Perceber quem eram, a sua ascendência, as suas convicções, a forma como entraram para a polícia política, como subiram na carreira, como reagiram perante determinadas situações, bem como viveram o pós-25 de Abril, é também perceber a história da PIDE/DGS, pois uma instituição é sobretudo o que os seus responsáveis fazem dela”.

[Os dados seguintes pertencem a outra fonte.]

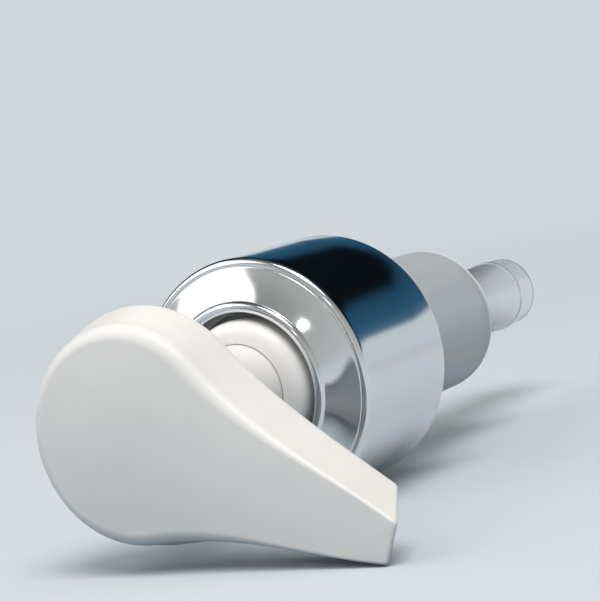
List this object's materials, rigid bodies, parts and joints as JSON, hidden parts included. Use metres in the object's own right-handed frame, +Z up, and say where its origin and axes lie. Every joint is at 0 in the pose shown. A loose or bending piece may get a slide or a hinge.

A historiadora começa por nos dar o currículo destes perpetradores, a análise do seu comportamento é determinante para compreender o funcionamento do terror, da intimidação, da opressão que um regime ditatorial provoca, é a sua guarda pretoriana que gera o medo entre as populações. Cita investigações internacionais sobre o ânimo destes perpetradores, como, perante os tribunais, se justificaram pela violência que praticaram. Como não se nasce torcionário, importa indagar como um ser humano se transforma em torturador, e daí a investigadora ter observado as gerações de pertença destes cinco homens, como foram progredindo ao longo do Estado Novo, como corresponderam às preocupações do regime em neutralizar as oposições e, fundamentalmente, dar guerra sem quartel aos comunistas. Uma evolução do regime que implicou alterações organizacionais da polícia, que estabeleceu relações com outras polícias e serviços secretos, gerando mesmo a formação de blocos de simpatias, nomeadamente no decurso da II Guerra Mundial. E analisam-se métodos, o recurso aos informadores, às escutas, à interceção postal, à tortura, que ia desde o espancamento físico à “estátua”.

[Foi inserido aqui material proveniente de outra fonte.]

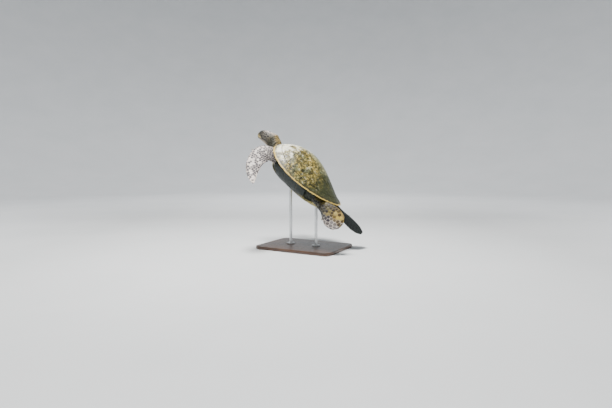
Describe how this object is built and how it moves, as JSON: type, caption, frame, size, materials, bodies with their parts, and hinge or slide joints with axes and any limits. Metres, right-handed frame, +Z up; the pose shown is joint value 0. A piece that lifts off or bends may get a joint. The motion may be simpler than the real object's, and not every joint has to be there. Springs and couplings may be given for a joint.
{
  "type": "green sea turtle",
  "caption": "Still, life-size model of a green sea turtle swimming upwards, held by short rods on a flat base.",
  "frame": {"origin": "middle of the stand's underside, on the floor", "axes": "+Z up; the turtle's nose points towards -Y and upwards; its left side is towards +X"},
  "size_m": [0.7765, 0.7848, 0.8609],
  "materials": {
    "horn": "olive-brown shell plates with yellow and cream streaks, satin",
    "plastron_horn": "pale yellow plates of the underside, satin",
    "skin": "dark scales with pale borders over pale skin, matte",
    "beak": "horn, satin",
    "eye": "dark eye, glossy",
    "claw": "horn, satin",
    "base": "dark stained hardwood, satin",
    "rod": "brushed"
  },
  "bodies": {
    "root": {"vertebral_1": "horn", "vertebral_2": "horn", "vertebral_3": "horn", "vertebral_4": "horn", "vertebral_5": "horn", "costal_left_1": "horn", "costal_left_2": "horn", "costal_left_3": "horn", "costal_left_4": "horn", "costal_right_1": "horn", "costal_right_2": "horn", "costal_right_3": "horn", "costal_right_4": "horn", "marginals_left": "horn", "marginals_right": "horn", "nuchal": "horn", "plastron": "plastron_horn", "bridge_left": "plastron_horn", "bridge_right": "plastron_horn", "trunk": "skin", "neck": "skin", "head": "skin", "lower_jaw": "skin", "tail": "skin", "flipper_front_left": "skin", "flipper_front_right": "skin", "flipper_hind_left": "skin", "flipper_hind_right": "skin", "beak_upper": "beak", "beak_lower": "beak", "eye_left": "eye", "eye_right": "eye", "claw_front_left": "claw", "claw_front_right": "claw", "claw_hind_left": "claw", "claw_hind_right": "claw", "stand_base": "base", "stand_rod_front": "rod", "stand_rod_rear": "rod"}
  },
  "joints": []
}
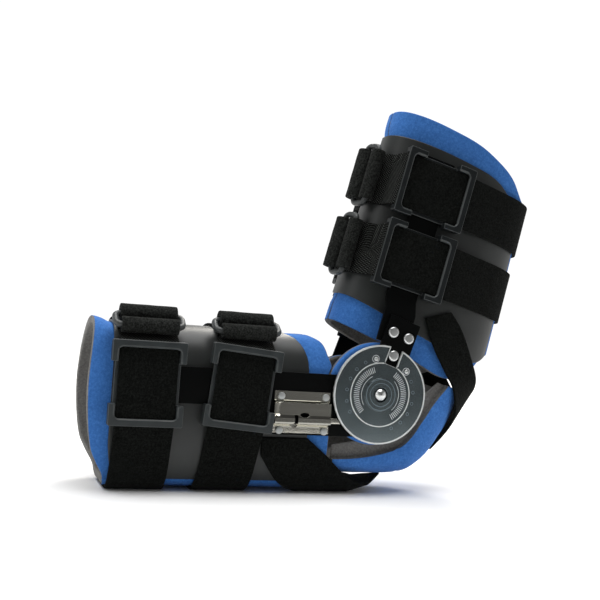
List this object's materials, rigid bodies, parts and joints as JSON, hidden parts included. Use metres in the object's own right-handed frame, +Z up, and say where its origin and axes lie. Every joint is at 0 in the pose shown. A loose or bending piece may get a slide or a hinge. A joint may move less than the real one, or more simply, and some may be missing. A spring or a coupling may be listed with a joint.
{
  "type": "hinged elbow brace",
  "caption": "Hinged range-of-motion elbow brace with blue foam liners, grey plastic cuffs, black straps and steel dial hinges, bent at the elbow",
  "frame": {"origin": "centre of the bounding box on the surface that the brace rests on", "axes": "+X along the forearm from the wrist to the elbow, +Y from the lock side to the plain side, +Z up"},
  "size_m": [0.3404, 0.0968, 0.2908],
  "materials": {
    "foam": "brushed loop fabric over foam, blue outside and grey inside",
    "shell": "dark grey satin sheet",
    "strap": "black loop pile",
    "frame": "dark grey moulded",
    "ring": "grey moulded",
    "bar": "black, satin",
    "steel": "polished"
  },
  "bodies": {
    "forearm": {"forearm_liner": "foam", "forearm_shell_near": "shell", "forearm_shell_far": "shell", "wrist_strap": "strap", "forearm_strap": "strap", "wrist_ring": "ring", "forearm_ring": "ring", "wrist_strap_roll": "strap", "forearm_strap_roll": "strap", "wrist_frame_near": "frame", "wrist_frame_far": "frame", "forearm_frame_near": "frame", "forearm_frame_far": "frame", "forearm_bar_near": "bar", "forearm_bar_far": "bar", "lock_bracket": "steel", "lock_rivet_1": "steel", "lock_rivet_2": "steel", "lock_rivet_3": "steel", "lock_rivet_4": "steel", "condyle_pad_near": "foam", "condyle_pad_far": "foam", "hinge_rivet_near": "steel", "hinge_rivet_far": "steel", "elbow_pad": "foam", "lower_sling": "strap"},
    "upper_arm": {"upper_liner": "foam", "upper_shell_near": "shell", "upper_shell_far": "shell", "upper_strap": "strap", "armpit_strap": "strap", "upper_ring": "ring", "armpit_ring": "ring", "upper_strap_roll": "strap", "armpit_strap_roll": "strap", "upper_frame_near": "frame", "upper_frame_far": "frame", "armpit_frame_near": "frame", "armpit_frame_far": "frame", "upper_plate_near": "bar", "upper_plate_far": "bar", "upper_bar_near": "bar", "upper_bar_far": "bar", "dial_near": "steel", "dial_far": "steel", "notch_rivet_near": "steel", "notch_rivet_far": "steel", "front_rivet_near": "steel", "front_rivet_far": "steel", "back_rivet_near": "steel", "back_rivet_far": "steel", "front_stop_pin": "steel", "back_stop_pin": "steel", "upper_sling": "strap"},
    "lock_bolt": {"lock_bolt": "steel"}
  },
  "joints": [
    {"name": "elbow_hinge", "type": "hinge", "parent": "forearm", "child": "upper_arm", "pos_m": [0.0367, 0, 0.075], "axis": [0, 1, 0], "range_deg": [-20, 72], "deforming": ["elbow_pad", "upper_sling"]},
    {"name": "lock_slide", "type": "slide", "parent": "forearm", "child": "lock_bolt", "axis": [1, 0, 0], "range_m": [-0.006, 0]}
  ]
}
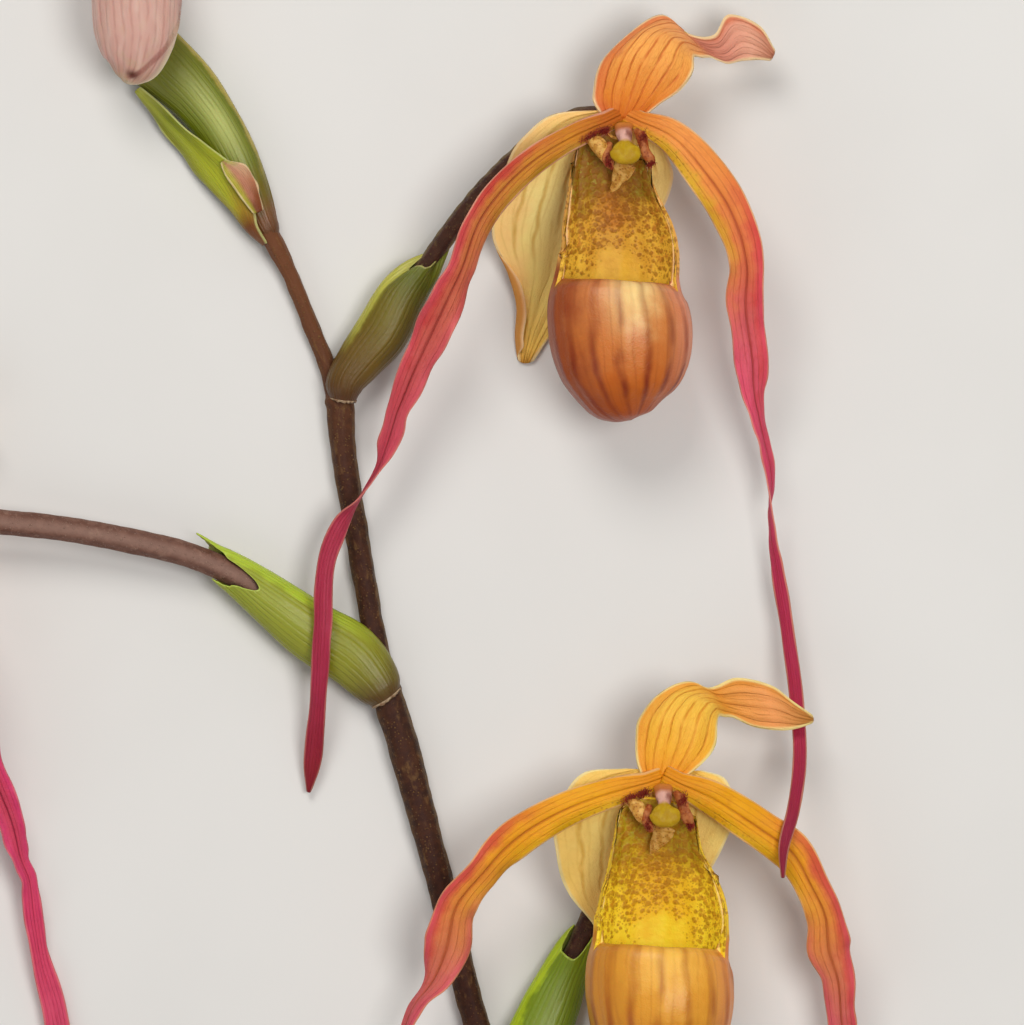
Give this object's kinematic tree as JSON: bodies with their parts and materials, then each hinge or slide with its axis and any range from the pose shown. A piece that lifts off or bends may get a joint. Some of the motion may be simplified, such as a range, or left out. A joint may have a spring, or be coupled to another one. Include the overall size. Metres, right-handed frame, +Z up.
{
  "type": "phragmipedium orchid",
  "caption": "cut slipper orchid spike lying down: zigzag stem, sheathing bracts, open flowers with long twisted petals and rounded pouches, and a nodding bud",
  "frame": {"origin": "on the surface that the spike lies on, below the middle of its box", "axes": "+Z up from the surface and towards the viewer of the open flowers, +Y from the cut end towards the bud, +X to the right as the flowers face the viewer"},
  "size_m": [0.3144, 0.4016, 0.0443],
  "materials": {
    "stem_brown": "satin",
    "ovary_brown": "satin",
    "bract_green": "satin",
    "bud_pink": "satin",
    "petal_red": "satin",
    "sepal_orange": "satin",
    "synsepal_yellow": "satin",
    "lip_orange": "satin",
    "column_green": "satin"
  },
  "bodies": {
    "root": {"main_stem": "stem_brown", "ovary_1": "ovary_brown", "ovary_2": "ovary_brown", "ovary_3": "ovary_brown", "bud_stalk": "ovary_brown", "bract_1": "bract_green", "bract_2": "bract_green", "bract_3": "bract_green", "top_bract": "bract_green", "side_bract": "bract_green", "small_bract": "bract_green", "bud": "bud_pink", "petal_left_1": "petal_red", "petal_right_1": "petal_red", "petal_left_2": "petal_red", "petal_right_2": "petal_red", "petal_left_3": "petal_red", "petal_right_3": "petal_red", "dorsal_sepal_1": "sepal_orange", "dorsal_sepal_2": "sepal_orange", "dorsal_sepal_3": "sepal_orange", "synsepal_1": "synsepal_yellow", "synsepal_2": "synsepal_yellow", "synsepal_3": "synsepal_yellow", "lip_1": "lip_orange", "lip_2": "lip_orange", "lip_3": "lip_orange", "column_1": "column_green", "column_2": "column_green", "column_3": "column_green"}
  },
  "joints": []
}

E ganha relevo na investigação o processo do assassinato de Humberto Delgado, como se montou a operação, quais os intervenientes, quem lançou o isco e quem colaborou na armadilha. Desencadeada a luta de libertação colonial, proliferaram as formas de oposição, esta passou a recorrer à ação armada, a PIDE/DGS cresce em todo o universo colonial. As oposições organizam-se, assiste-se à radicalização estudantil e laboral, vamos igualmente sabendo das traquibérnias destes pilares da PIDE, do seu relacionamento com os Serviços Secretos europeus, é-nos oferecido o quadro de transição da PIDE/DGS do salazarismo ao marcelismo, enfim, chega-se ao 25 de Abril e dá-se a detenção de muitas das figuras da corporação, houve quem teve meios para fugir, alguns deles irão mais tarde aparecer na movimentação do Verão Quente. É uma sequência cronológica onde pesam o 11 de Março, o julgamento do caso Delgado, processo esse que é importante estudar para se ver as justificações dadas por perpetradores da violência e da opressão.

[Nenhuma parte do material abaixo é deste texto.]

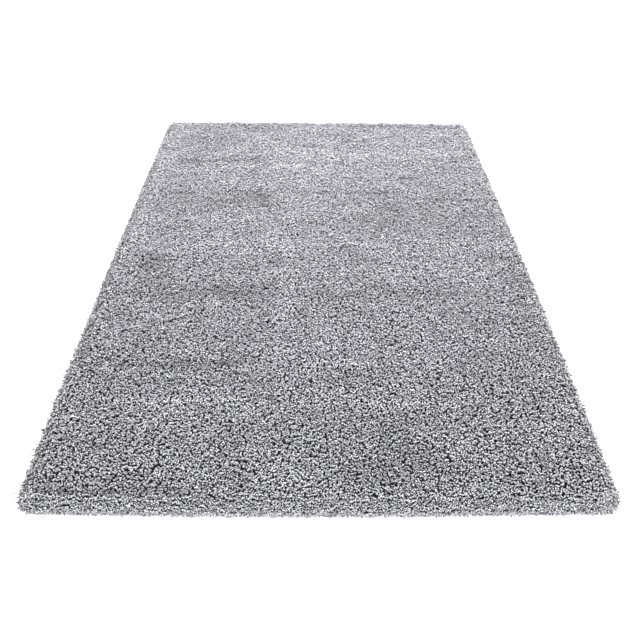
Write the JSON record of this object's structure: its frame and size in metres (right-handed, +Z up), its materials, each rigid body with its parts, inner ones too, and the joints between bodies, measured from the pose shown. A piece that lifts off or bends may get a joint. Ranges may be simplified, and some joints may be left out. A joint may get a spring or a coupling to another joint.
{
  "type": "shag rug",
  "caption": "Flat rectangular shag rug with a deep cut pile of grey mixed yarn, softly rounded corners and locks of yarn spilling over its rim onto the floor.",
  "frame": {"origin": "middle of the underside, on the floor", "axes": "+X across the width, +Y along the length, +Z up out of the pile"},
  "size_m": [1.5992, 2.2984, 0.0345],
  "materials": {
    "pile": "deep cut pile of mixed light, mid and dark grey yarn, dull"
  },
  "bodies": {
    "root": {"shag_rug": "pile"}
  },
  "joints": []
}
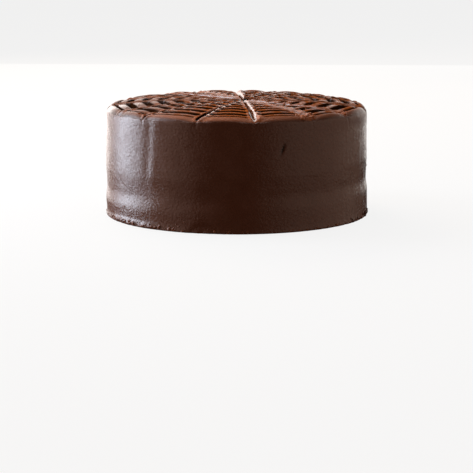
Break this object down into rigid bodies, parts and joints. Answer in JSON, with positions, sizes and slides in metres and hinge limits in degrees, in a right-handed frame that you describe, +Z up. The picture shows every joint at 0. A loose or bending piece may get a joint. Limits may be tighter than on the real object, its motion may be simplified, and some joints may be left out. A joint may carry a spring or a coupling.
{
  "type": "chocolate cake",
  "caption": "Whole round tall chocolate layer cake, frosted all over, with a smooth wall and a top combed in rings and marked for slicing.",
  "frame": {"origin": "middle of the flat base that the cake rests on", "axes": "+Z up through the cake's middle, the side that the picture shows faces -Y, +X is its right"},
  "size_m": [0.2372, 0.2368, 0.1],
  "materials": {
    "chocolate_frosting": "semi-gloss dark chocolate frosting, smoothed on the wall and combed in rings on top"
  },
  "bodies": {
    "root": {"frosted_cake": "chocolate_frosting"}
  },
  "joints": []
}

Atenda-se ao importante epílogo do estudo: o olhar público de uma sociedade libertada pós-25 de Abril que respirou de alívio quando estes torturadores despareceram de cena e parecia que iam ser castigados. Escreve a autora: “Em geral foram considerados como os epígonos da Ditadura, enquanto os seus mandantes fugiam ou exilavam-se e só mais tarde foram presos. Qualquer cumplicidade de portugueses em geral foi evacuada, em nome de um ‘povo-vítima’ que teria sofrido em geral a repressão da polícia política, o que não correspondia à verdade, pois os alvos da mesma eram os que se erguiam contra o regime de Salazar e Caetano, a ditadura e a guerra colonial. Da mesma forma, salvo exceções, foi quase esquecido o facto de ter havido não só milhares de informadores, como ainda maior número de candidatos a essa atividade de traição”. Alerta a autora que se pode e deve fazer uma história de carrascos não para julgar mas para interpretar a realidade passada. O que se veio a verificar é que os perpetradores escudaram-se em expedientes do cumprimento das ordens, do mero serviço técnico. Também fica claro no estudo que a PIDE/DGS não foi um Estado dentro do Estado, o que houve foi uma ditadura centrada no chefe, a toda a hora informado do que fazia a sua polícia política. A obediência a Salazar foi irrestrita. Estes carrascos e torturadores acreditavam piamente na ideologia do chefe, eram sicários obedientes, uns com mais cultura e cosmopolitismo que outros, havia mesmo quem se aperaltasse e perfumasse e, por desfastio, passava pela António Maria Cardoso para assistir aos interrogatórios. Não eram temíveis psicopatas, mas uns roubavam, outros tinham tido vidas marginais e, no seu todo, contribuíram para o afundamento do regime em não ter percebido muito bem o que eram as informações na guerra colonial. Um antigo diretor da PIDE/DGS em Bissau, Fragoso-Allas, deixou claro numa entrevista em livro que tudo quanto enviava para Lisboa pura e simplesmente não tinha encaminhamento, eram questões inconvenientes.
Talvez a obra mais importante de Irene Flunser Pimentel depois de “A História da PIDE”. De leitura obrigatória.